The letters also contained lines that were on Curtis' Facebook page, including the phrase, "I am KC and I approve this message," Grant said.
Grant also testified that there were indentations on the letters from where someone had written on another envelope that had been on top of them in a stack.
The indentations were analyzed under a light source and turned out to be for Curtis' former addresses in Booneville and Tupelo, though one of the addresses was spelled wrong, Grant said.
McCoy said the evidence linking the 45-year-old to the crime has hinged on his writings posted online, which were accessible to anyone.
So far, Curtis is the primary focus for investigators and the only person arrested in connection with sending the letters, but Grant testified Friday that authorities were still trying to determine whether there were any co-conspirators.

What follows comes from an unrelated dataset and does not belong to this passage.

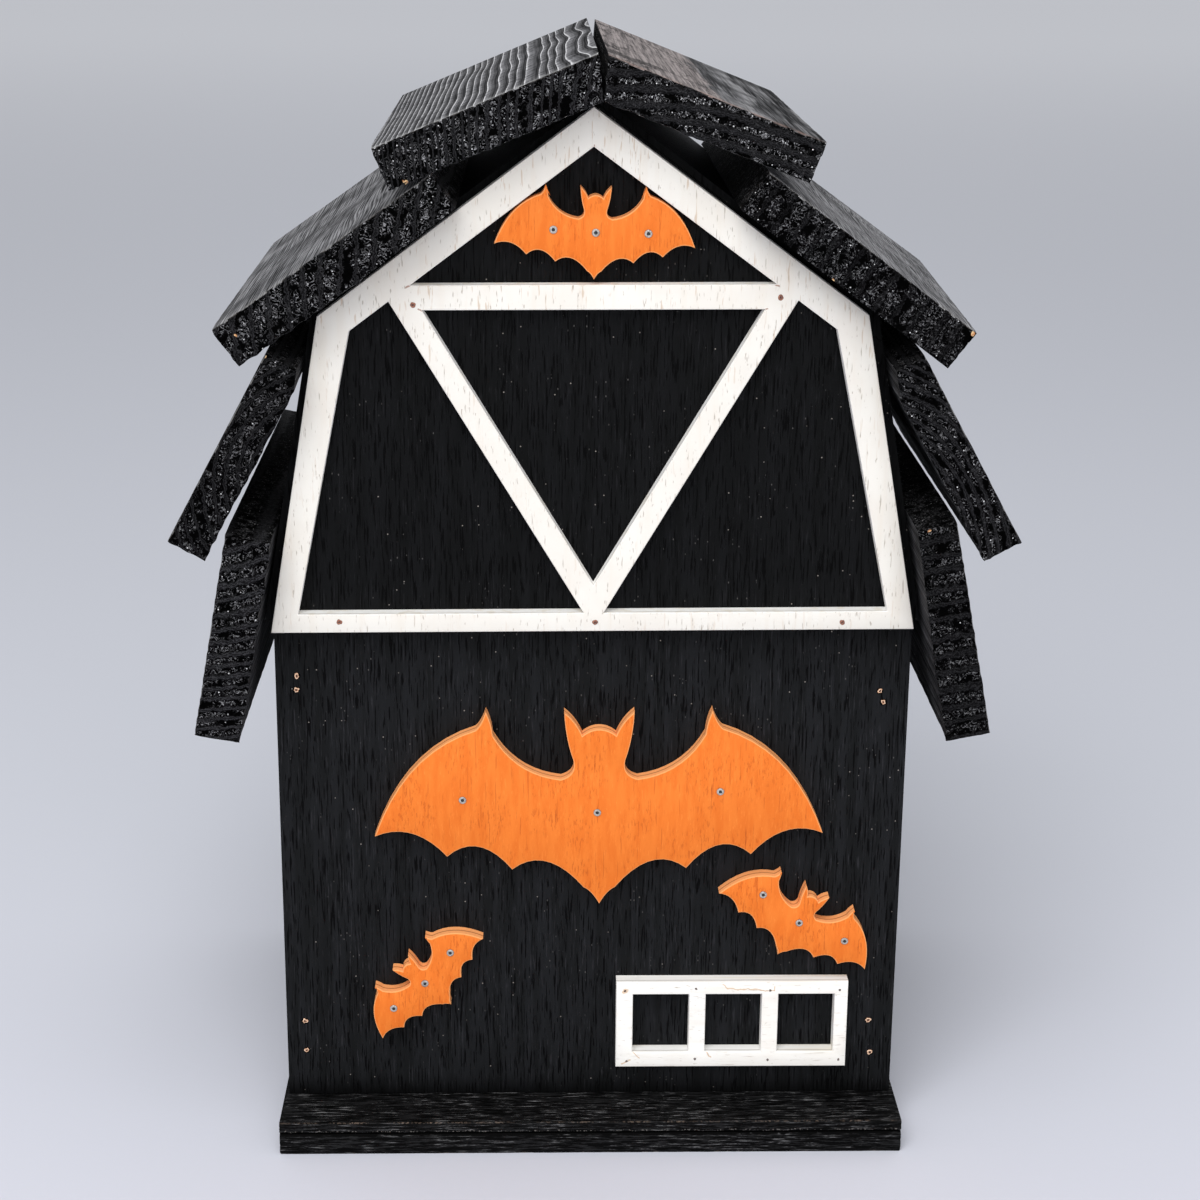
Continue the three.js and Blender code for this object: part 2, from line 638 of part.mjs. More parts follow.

Family and acquaintances have described Curtis as a caring father and enthusiastic musician who impersonated Elvis and others but struggled for years with mental illness.
His writings show he was consumed by trying to publicize claims of a conspiracy to sell body parts on the black market.
Curtis' adult daughter, Madison Curtis, and brother Jack Curtis, both said after Friday's hearing that they'd never heard him criticize President Obama, though he was vocal in his feelings about many politicians.
His ex-wife, Laura Curtis, has said she does not believe he sent the letters.